Ombeta argued that whereas Goswami’s claims on the Akashas are detailed on many alleged crimes, the Indian’s allegations of corrupt judicial officials are hazy and staggered.

He said Goswami’s alleged bribery claims against lawyers and judicial officials do not state names, amounts given, and time and place where the alleged corruption took place. "To that extent the testimony is hearsay," he said.

“During the entire proceedings no one on the defense team, which I led, met any judicial officer. For the most part, magistrates and judges applied the law and procedure as it should and in some cases a judge even enhanced the bond terms,” Ombeta said.
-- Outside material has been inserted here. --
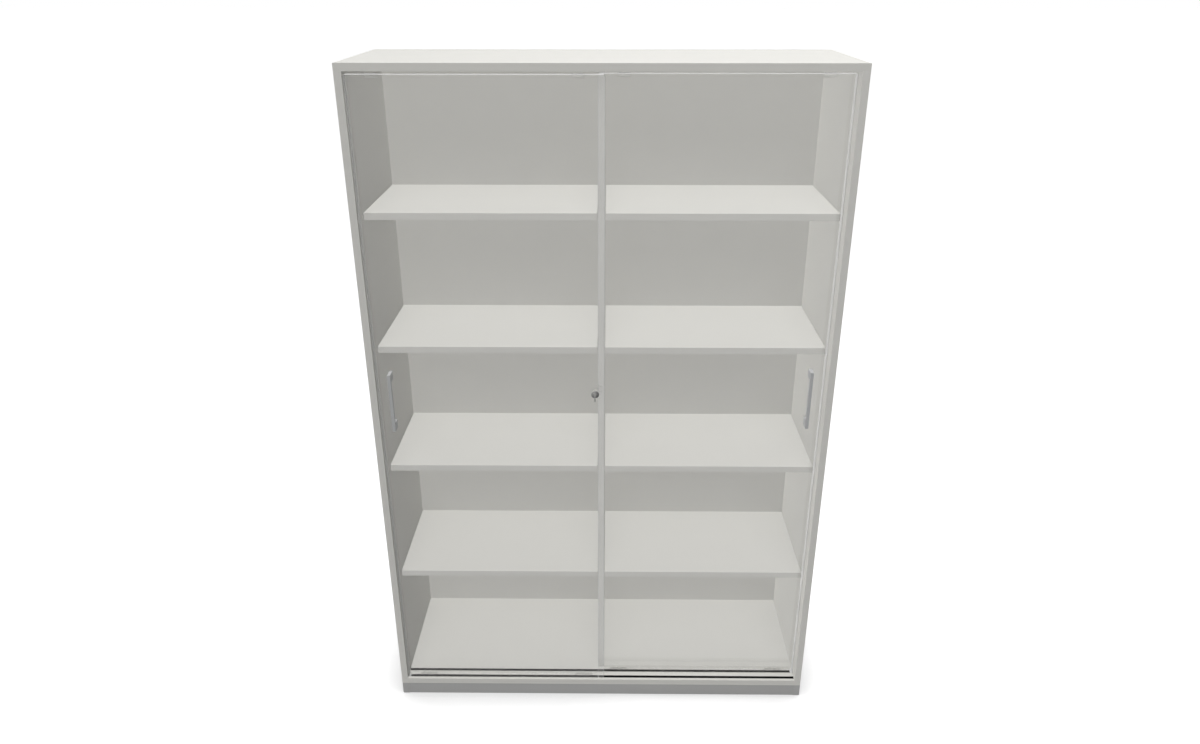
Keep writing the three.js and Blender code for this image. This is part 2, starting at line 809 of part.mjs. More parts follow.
// A countersunk screw along +X with its head flush in the plate, and its hole
function countersunk(lead, gap) {
  const mouth = [0, strikeHeadRadius + gap].map((radius) => [radius, -lead]);
  const profile = [
    ...(lead ? mouth : [[0, 0]]),
    [strikeHeadRadius + gap, 0],
    [strikeScrewRadius + gap, strikeThickness],
    [strikeScrewRadius + gap, strikeScrewLength + gap],
    [0, strikeScrewLength + gap],
  ];
  return aimed(turned(profile, smallRoundSides), "x").translate(strikeX - strikeThickness, 0, 0);
}

const strikeScrews = () =>
  strikeScrewHeights.map((z) => countersunk(0, 0).translate(0, strikeScrewY, z));
const strikeScrewHoles = () =>
  strikeScrewHeights.map((z) => countersunk(overrun, seatGap).translate(0, strikeScrewY, z));

function addStrike() {
  const half = strikeHeight / 2;
  const plate = block(
    [strikeX - strikeThickness, strikeFrontY, lockHeight - half],
    [strikeX, rearDoorY + strikeCover, lockHeight + half],
  );
  add("strike_plate", cut(plate, strikeScrewHoles()), zincPlate());
  strikeScrews().forEach((screw, i) => add(`strike_screw_${i + 1}`, screw, zincPlate()));
}

addPlinth();
addPlinthAngles();
addPanels();
addShelves();
addChannels();
addDoor("left", [lockBore()]);
addDoor("right", strikeScrewHoles());
addStops();
addHandle("left");
addHandle("right");
addLock();
addStrike();

export default cabinet;
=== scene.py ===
"""Looks of a sliding door cabinet: white melamine boards on a grey plinth, two clear doors in
black tracks, silver handles, and a push lock with its key. Metres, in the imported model's frame."""
import json
import math

import bpy
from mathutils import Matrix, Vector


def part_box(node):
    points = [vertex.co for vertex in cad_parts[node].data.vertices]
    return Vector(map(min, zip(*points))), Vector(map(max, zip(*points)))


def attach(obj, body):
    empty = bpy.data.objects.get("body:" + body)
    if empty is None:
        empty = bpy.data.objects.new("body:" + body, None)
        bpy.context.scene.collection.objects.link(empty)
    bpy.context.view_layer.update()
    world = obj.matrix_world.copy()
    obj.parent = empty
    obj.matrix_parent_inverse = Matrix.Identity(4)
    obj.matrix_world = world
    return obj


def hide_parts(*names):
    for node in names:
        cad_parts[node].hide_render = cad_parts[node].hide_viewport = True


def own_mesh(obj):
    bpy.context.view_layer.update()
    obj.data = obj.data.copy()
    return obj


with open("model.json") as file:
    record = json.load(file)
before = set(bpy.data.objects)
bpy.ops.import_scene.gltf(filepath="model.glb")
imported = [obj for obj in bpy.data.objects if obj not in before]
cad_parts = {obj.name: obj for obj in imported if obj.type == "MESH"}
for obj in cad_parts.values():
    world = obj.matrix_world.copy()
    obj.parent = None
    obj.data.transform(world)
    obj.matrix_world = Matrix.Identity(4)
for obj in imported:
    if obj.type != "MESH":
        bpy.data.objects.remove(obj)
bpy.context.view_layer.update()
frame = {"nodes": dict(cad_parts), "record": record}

MM = 0.001
SLOTS = {part["node"]: part["material_slot"] for part in frame["record"]["subparts"]}
scene = bpy.context.scene


def linear(code):
    """An sRGB hex colour as linear red, green and blue, with full alpha."""
    parts = [int(code[i:i + 2], 16) / 255 for i in (0, 2, 4)]
    return (*(v / 12.92 if v <= 0.04045 else ((v + 0.055) / 1.055) ** 2.4 for v in parts), 1)


# Camera: found by fitting the cabinet's corners in the 1200 x 744 photograph
IMAGE_WIDTH = 1200
FOCAL_PIXELS = 900.24
SENSOR_WIDTH = 36
CAMERA_PLACE = (16.1 * MM, -2305.2 * MM, 1998.1 * MM)
CAMERA_TILT = -0.416
CAMERA_TURN = -0.009
NEAREST_SEEN = 0.05
FARTHEST_SEEN = 200


def add_camera():
    data = bpy.data.cameras.new("camera")
    data.sensor_width = SENSOR_WIDTH
    data.lens = FOCAL_PIXELS * SENSOR_WIDTH / IMAGE_WIDTH
    data.clip_start = NEAREST_SEEN
    data.clip_end = FARTHEST_SEEN
    camera = bpy.data.objects.new("camera", data)
    camera.location = CAMERA_PLACE
    camera.rotation_euler = (math.pi / 2 + CAMERA_TILT, 0, -CAMERA_TURN)
    scene.collection.objects.link(camera)
    scene.camera = camera


# Node helpers. A Mix node has several sockets of the same name, so these give their places.
FIRST_NUMBER, SECOND_NUMBER, MIXED_NUMBER = 2, 3, 0
FIRST_COLOUR, SECOND_COLOUR, MIXED_COLOUR = 6, 7, 2


def node(tree, kind, settings=None, links=None):
    """Adds a node, sets its properties or socket values, and links its inputs."""
    made = tree.nodes.new(kind)
    for name, value in (settings or {}).items():
        if isinstance(name, str) and hasattr(made, name):
            setattr(made, name, value)
        else:
            made.inputs[name].default_value = value
    for name, source in (links or {}).items():
        tree.links.new(source, made.inputs[name])
    return made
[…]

He also recounted the violence he says was meted out on him by US and Kenyan police officers during the “violent arrest” of his clients at the Akashas homes. He said aside from being handcuffed to prevent him from speaking to his client, he was held at gunpoint in the dead of night and threatened with death.

Ombeta also accused the government of ceding its sovereignty to the DEA and courts and characterised the Akashas removal from Kenya as an abduction that flouted Kenya’s extradition and international laws as well as United Nations conventions.